Andy and his wife were saving up for a trip for Hawaii. They had 87,000 points, which represented $87,000 they had spent accumulating these points. Out of nowhere, Citibank closed his account and gave him no chance to get his points.
Andy complained and was told there was nothing that could be done. Citibank had new rules for accounts opened off Equifax data, and Andy didn’t make the cut, despite having 39 accounts in good standing.

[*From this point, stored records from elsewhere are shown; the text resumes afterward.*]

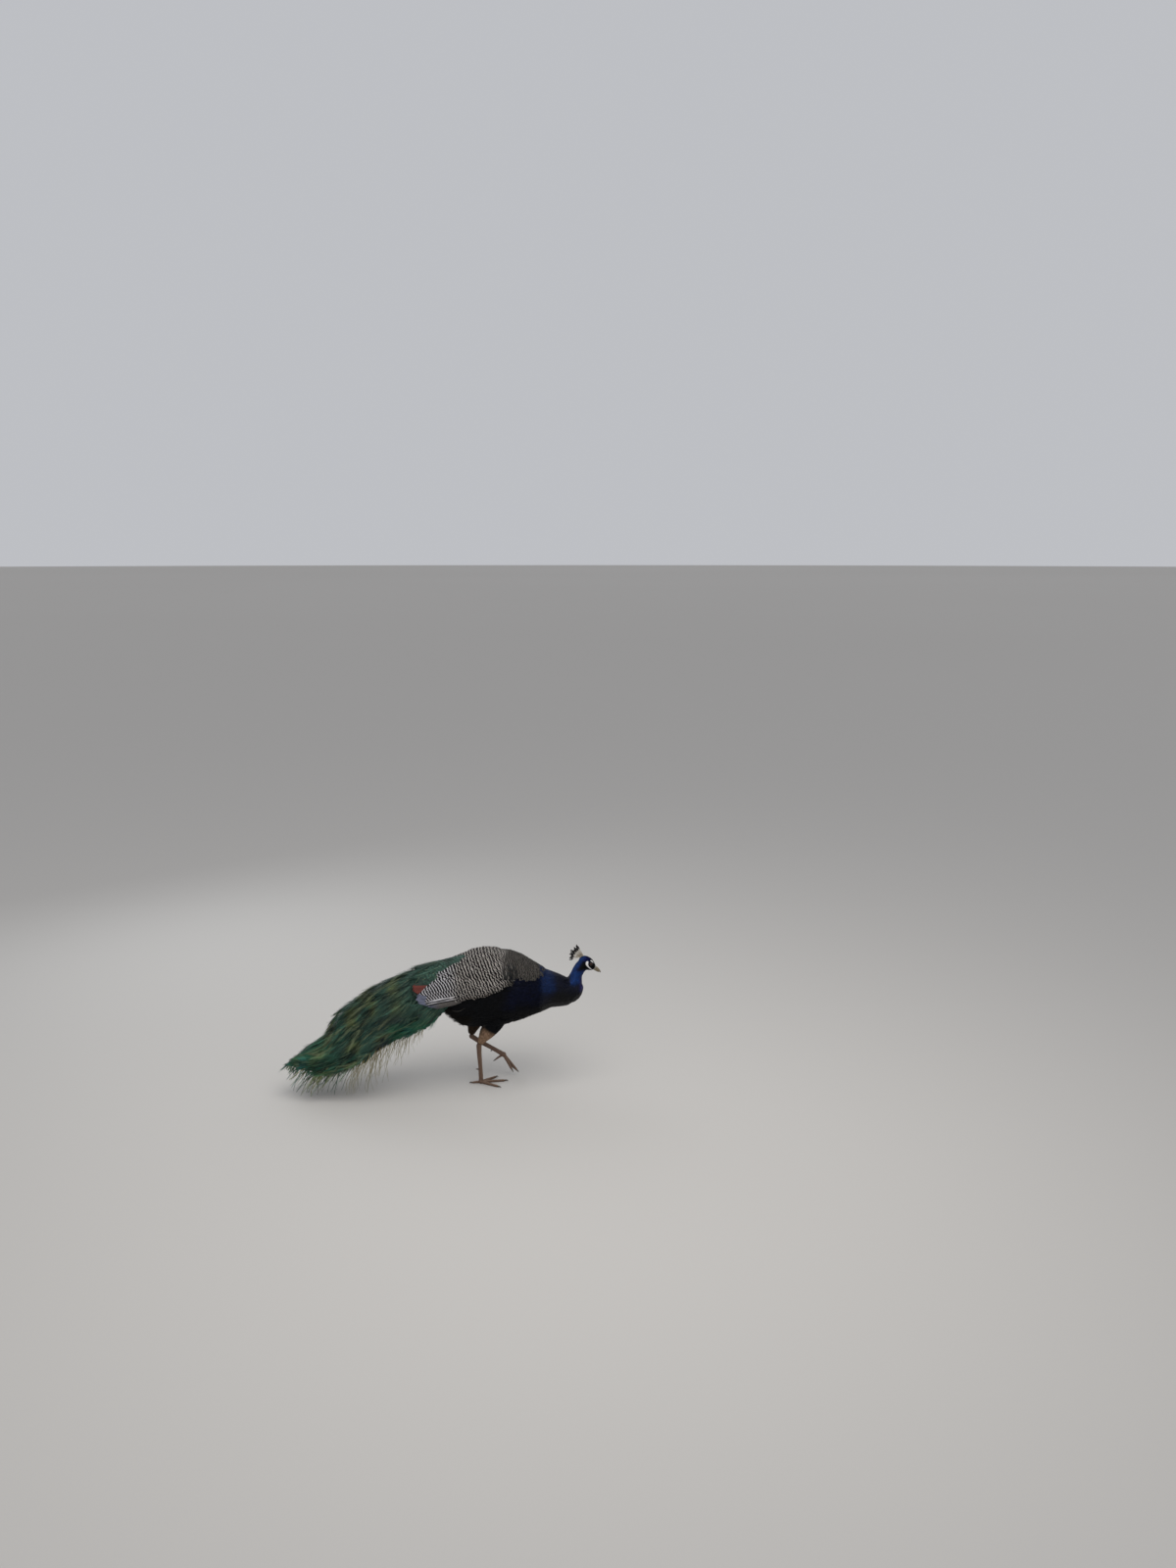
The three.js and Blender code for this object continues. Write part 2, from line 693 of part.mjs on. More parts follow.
const between = (a, b, s) => new THREE.Vector3().lerpVectors(a, b, s);

// The feathered leg from the flank to just above the bare ankle, a little fuller behind.
function thigh({ knee, hock }) {
  const bulge = new THREE.Vector3(-3, 0, -2);
  const calf = between(knee, hock, 0.42).add(bulge);
  const low = between(knee, hock, 0.7).addScaledVector(bulge, 0.5);
  return limb([knee, calf, low, between(knee, hock, THIGH.ends)], THIGH.radii, 14, THIGH.flatten);
}

// Ankle, bare shank and the hub of the foot.
function shank({ knee, hock, hub }) {
  const top = between(knee, hock, SHANK.starts);
  const bend = between(hock, hub, 0.06);
  const middle = between(hock, hub, 0.5).add(new THREE.Vector3(0.8, 0, 0));
  return joined([limb([top, bend, middle, hub], SHANK.radii, 10, SHANK.flatten), ball(hub, PAD)]);
}

// The spur grows from the back of the shank.
function spur({ hock, hub }) {
  const root = between(hock, hub, SPUR.down);
  const along = new THREE.Vector3().subVectors(hub, hock).normalize();
  const back = new THREE.Vector3(0, 1, 0).cross(along).normalize();
  if (back.x > 0) back.negate();
  const tip = root
    .clone()
    .addScaledVector(back, SPUR.length)
    .add(new THREE.Vector3(0, 0, SPUR.rise));
  return limb([root, between(root, tip, 0.6), tip], SPUR.radii, 6);
}

// Where each toe of a foot goes: points from the hub to the end of its flesh, then the way its claw leaves.
function toePath(leg, name) {
  const turn = TOE_TURN[name] * DEG;
  const length = TOE_LENGTH[name];
  const stations = spaced(0, 1, TOE_RADII.length - 1);
  if (leg === STANDING) {
    const ahead = new THREE.Vector3(Math.cos(turn), Math.sin(turn), 0);
    const level = (s) => lerp(TOE_RADII[0], TOE_RADII.at(-1), s) - SOLE_SINK;
    const points = stations.map((s) =>
      leg.hub
        .clone()
        .addScaledVector(ahead, 3 + length * s)
        .setZ(level(s)),
    );
    return { points, way: ahead };
  }
  const hind = name === "hind";
  const hanging = new THREE.Vector3(...HANGING[name]).normalize();
  const curl = new THREE.Vector3(hind ? 0.3 : -0.1, 0, hind ? -0.9 : 0.02);
  const reach = length * (hind ? 1 : 0.92);
  const points = stations.map((s) =>
    leg.hub
      .clone()
      .addScaledVector(hanging, 4 + reach * s)
      .addScaledVector(curl, 0.16 * reach * s * s),
  );
  return { points, way: new THREE.Vector3().subVectors(points.at(-1), points.at(-2)).normalize() };
}

const floor = (solid) => solid.trimByPlane([0, 0, 1], 0);

function toe(leg, name) {
  const slim = name === "hind" ? HIND_SLIM : 1;
  return floor(limb(toePath(leg, name).points, TOE_RADII.map((r) => r * slim), 7));
}

function claw(leg, name) {
  const { points, way } = toePath(leg, name);
  const length = name === "hind" ? CLAW.hindLength : CLAW.length;
  const start = points.at(-1).clone().addScaledVector(way, GAP);
  const middle = start
    .clone()
    .addScaledVector(way, CLAW.length / 2)
    .add(new THREE.Vector3(0, 0, CLAW.arch));
  const tip = start.clone().addScaledVector(way, length);
  if (leg === STANDING) tip.z = CLAW.arch;
  return floor(limb([start, middle, tip], CLAW.radii, 5));
}

// ---------------------------------------- the solids, cut to meet without overlap
const largest = (solid) => solid.decompose().sort((a, b) => b.volume() - a.volume())[0];
// What is left of a solid when others are taken out of it.
const without = (solid, others) => others.reduce((left, other) => left.subtract(other), solid);
const looseTrunk = trunkWhole(GAP);
const swollen = (shape) => ({ ...shape, grow: GAP });

// Feather patches. Each one gives way to the patches laid before it.
const laid = [];
function lay(name, shape, finish, whole = patch(form, shape)) {
  part(name, largest(without(whole, laid)), finish);
  laid.push(patch(form, swollen(shape)));
}

// The back of the trunk is cut down to make room for the train, which grows out of it.
const trainShapes = TRAIN_LAYERS.map(trainShape);
const ABOVE = 60; // further out than any feather stands from the form
const roomForTrain = trainShapes
  .slice(0, 2)
  .map((shape) => patch(form, { ...swollen(shape), outer: ABOVE, rim: ABOVE }));

const legs = [STANDING, SWINGING];
const thighs = legs.map((leg) => thigh(leg).subtract(flesh));
const over = (solid, cut) => beyond(solid, cut.at, cut.way);
const under = (solid, cut) => beyond(solid, cut.at, cut.way.clone().negate());

const rear = without(under(flesh, CUTS.breast), roomForTrain);
const front = over(over(flesh, CUTS.breast), CUTS.neckBase);
const sockets = eyes.map((eye) => ball(eye.centre, EYE.radius + 2 * GAP));

part("rump", largest(over(rear, CUTS.rump)), FINISH.dark);
part("trunk", largest(under(rear, CUTS.rump)), FINISH.dark);
part("breast", under(over(flesh, CUTS.breast), CUTS.neckBase), FINISH.blue);
part("neck_lower", under(front, CUTS.crook), FINISH.blue);
part("neck_upper", under(over(front, CUTS.crook), CUTS.head), FINISH.blue);

const headWhole = without(over(over(front, CUTS.crook), CUTS.head), sockets);
const headSolid = part("head", headWhole, FINISH.blue);
part("crest", largest(without(crest(), [skull(GAP), upperNeck(GAP)])), FINISH.dark);
part("bill_upper", billHalf(1).subtract(headSolid), FINISH.horn);
part("bill_lower", billHalf(-1).subtract(headSolid), FINISH.horn);
for (const eye of eyes) part(eye.name, ball(eye.centre, EYE.radius), FINISH.eye);

trainShapes.forEach((shape, i) => lay(TRAIN_LAYERS[i].name, shape, FINISH.green));
part("train_tips", without(patch(tips, trainEnd), laid), FINISH.green);
part("tail_left", tailHalf(1), FINISH.brown);
part("tail_right", tailHalf(-1), FINISH.brown);

lay("mantle", MANTLE, FINISH.barred, patch(form, MANTLE).subtract(looseTrunk));
for (const side of [1, -1])
  for (const { name, finish, shape } of TRACTS.map((t) => tract(side, t))) {
    const whole = largest(without(patch(form, shape), [looseTrunk, ...laid]));
    laid.push(patch(form, swollen(shape)));
    if (!name.endsWith("_wing")) {
      part(name, whole, finish);
      continue;
    }
    const sides = whole.subtract(covertEnds(side)).decompose();
    const [fore, hind] = sides.sort((a, b) => b.boundingBox().max[0] - a.boundingBox().max[0]);
    part(name.replace(/wing$/, "coverts"), fore, finish);
    part(name.replace(/wing$/, "secondaries"), hind, finish);
  }

legs.forEach((leg, i) => {
  const bare = shank(leg);
  const toes = TOE_NAMES.map((name) => toe(leg, name));
  const horn = spur(leg);
  part(`thigh_${leg.side}`, largest(thighs[i].subtract(bare)), FINISH.buff);
  part(`shank_${leg.side}`, floor(bare), FINISH.leg);
  part(`spur_${leg.side}`, largest(horn.subtract(bare)), FINISH.horn);
  TOE_NAMES.forEach((name, k) => {
    const others = toes.slice(0, k);
    part(`toe_${leg.side}_${name}`, largest(without(toes[k].subtract(bare), others)), FINISH.leg);
    part(`claw_${leg.side}_${name}`, claw(leg, name).subtract(toes[k]), FINISH.horn);
  });
});

export default group;
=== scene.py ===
# %% [markdown]
# # A walking peacock, feather by feather
# The frame holds a plain solid bird: head, neck, trunk, wings, train and legs, all at their real size and
# place. This lesson dresses it. A bird's outline is its plumage, not its flesh, so the solids mark where
# the feathers end, and the skin goes a few millimetres inside them. Every feather is a small mesh, laid
# on the body the way it grows: the root sunk in, the tip lying on the feather behind it.

# %% Load the frame
import math

import bmesh
import bpy
import numpy as np
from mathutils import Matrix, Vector
from mathutils.bvhtree import BVHTree
from mathutils.kdtree import KDTree


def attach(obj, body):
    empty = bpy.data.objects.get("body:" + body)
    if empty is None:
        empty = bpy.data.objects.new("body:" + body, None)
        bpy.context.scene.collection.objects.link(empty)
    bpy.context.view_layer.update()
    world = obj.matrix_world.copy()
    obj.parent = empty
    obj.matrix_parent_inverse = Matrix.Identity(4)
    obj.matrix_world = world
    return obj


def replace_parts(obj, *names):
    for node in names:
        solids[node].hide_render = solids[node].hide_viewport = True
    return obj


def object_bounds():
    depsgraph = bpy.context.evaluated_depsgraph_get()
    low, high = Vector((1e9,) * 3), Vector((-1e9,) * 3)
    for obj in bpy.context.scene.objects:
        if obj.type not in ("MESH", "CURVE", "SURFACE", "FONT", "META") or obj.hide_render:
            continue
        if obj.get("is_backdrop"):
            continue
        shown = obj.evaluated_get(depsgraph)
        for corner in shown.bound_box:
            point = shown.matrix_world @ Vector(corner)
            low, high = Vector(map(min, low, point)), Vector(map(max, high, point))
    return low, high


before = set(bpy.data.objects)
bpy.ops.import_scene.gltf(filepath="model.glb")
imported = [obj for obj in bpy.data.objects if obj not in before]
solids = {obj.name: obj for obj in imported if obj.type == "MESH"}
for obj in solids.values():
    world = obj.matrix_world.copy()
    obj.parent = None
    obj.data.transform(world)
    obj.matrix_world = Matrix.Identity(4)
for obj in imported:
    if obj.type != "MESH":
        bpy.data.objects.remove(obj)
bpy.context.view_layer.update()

scene = bpy.context.scene
MM = 0.001  # the script works in millimetres and hands metres to Blender

# %% [markdown]
# ## Material helpers
# Three small functions make every material: one links two sockets, one adds a node with its sockets set,
# and one starts a material with the shader's main values.

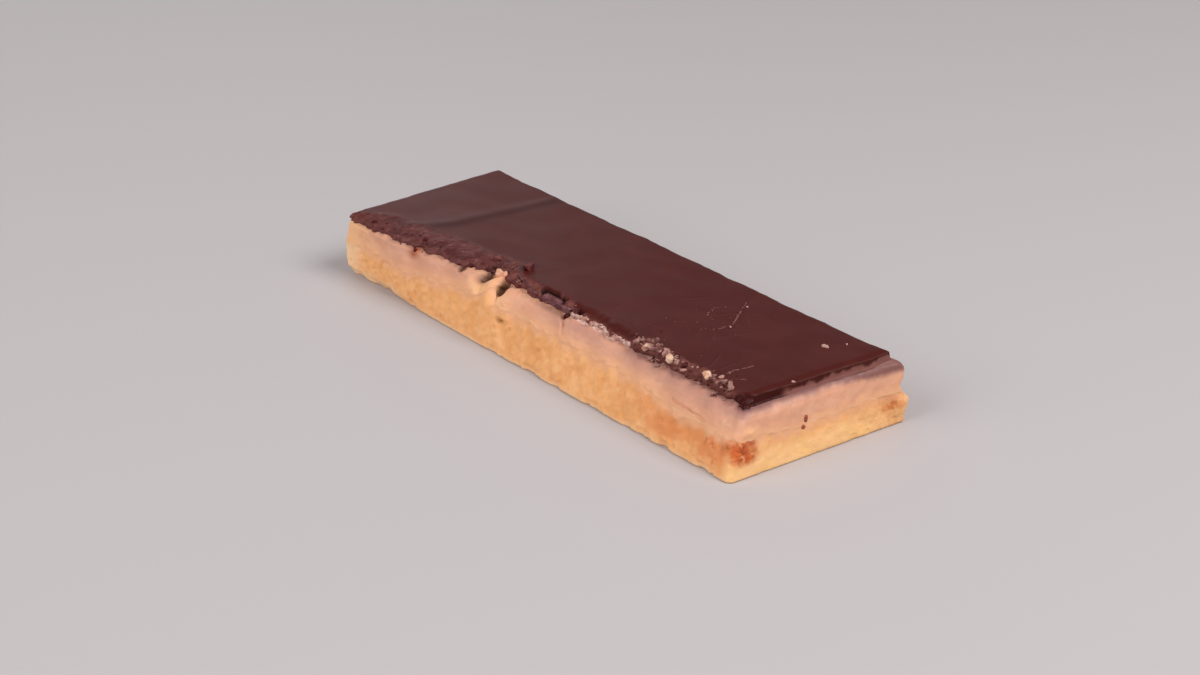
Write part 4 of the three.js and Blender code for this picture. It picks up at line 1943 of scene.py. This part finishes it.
    def relief(self, points: Array, broken: Array) -> Array:
        """The relief of the face and the facets of the broken chocolate.

        Args:
            points: Places on the smooth skin.
            broken: How broken each place is.

        Returns:
            Heights in millimetres, outward.
        """
        chunks, splits = self.chunks.at(points), self.splits.at(points)
        turn = chunks.other_draw * self.chunk_turns
        tilt = np.stack([np.cos(turn), np.sin(turn), chunks.draw], axis=-1)
        facets = self.chunk_height * (chunks.draw - self.chunk_level)
        facets = facets + self.chunk_tilt * np.sum(chunks.offset * tilt, axis=-1)
        facets = facets + self.split_height * (splits.draw - 0.5) + self.split_swell * splits.swell
        cut = mix(self.plain_break_share, 1.0, self.near)
        return mix(self.face_relief(points), cut * facets, broken)

    def face(self, flat_x: Array, flat_y: Array, from_edge: Array | float) -> Array:
        """The height of the top face, never thinner than the thinnest chocolate.

        Args:
            flat_x: Places along the plain bar.
            flat_y: Places across the plain bar.
            from_edge: Distance in from the chocolate's edge.

        Returns:
            Heights in millimetres.
        """
        inset = self.form.half_width - np.abs(flat_y)
        floor = self.heights.caramel(flat_x, flat_y, inset) + self.form.layer_gap + self.least_thickness
        return np.maximum(self.heights.chocolate(flat_x, flat_y, from_edge), floor)

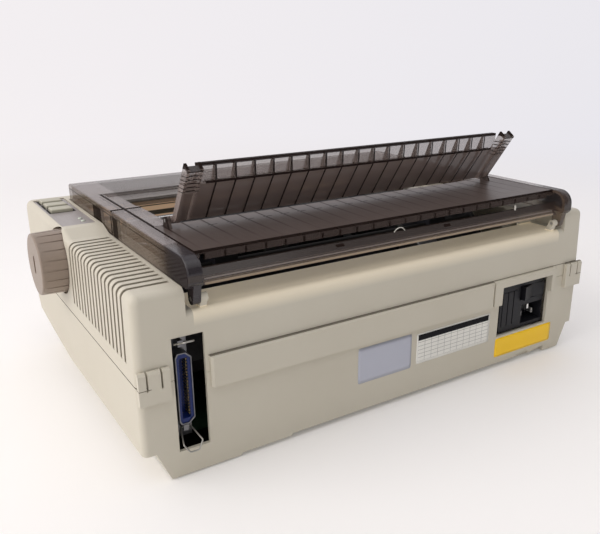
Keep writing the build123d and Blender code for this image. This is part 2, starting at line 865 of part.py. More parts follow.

But then he wrote Consumerist and we posted his story. After it went live, a Citibank rep contacted us and we put them in touch with Andy. They fixed him up good, though not without a little tug and pull. Andy says:
One of the main sticking points was that Citi said they sent me a letter on June 23rd stating that my account would be closed on July 31st. I never received the letter and I don’t know what it said. After my account was closed on July 31 and points gone, I called them to find out what was up and they referred me to the letter. I said I didn’t have the letter and they offered to send me out a copy of exactly what it said. I said “sure” send me a copy. A few weeks later I received a letter from Citi that said something to the effect of “Sorry, we are unable to provide a copy of the letter you requested and we won’t be able to provide a copy in the future…..”
Now Andy has his points back, demonstrating once again the power of getting your story out to the media, having all your facts and dates straight, and having a big number that catches people’s eye.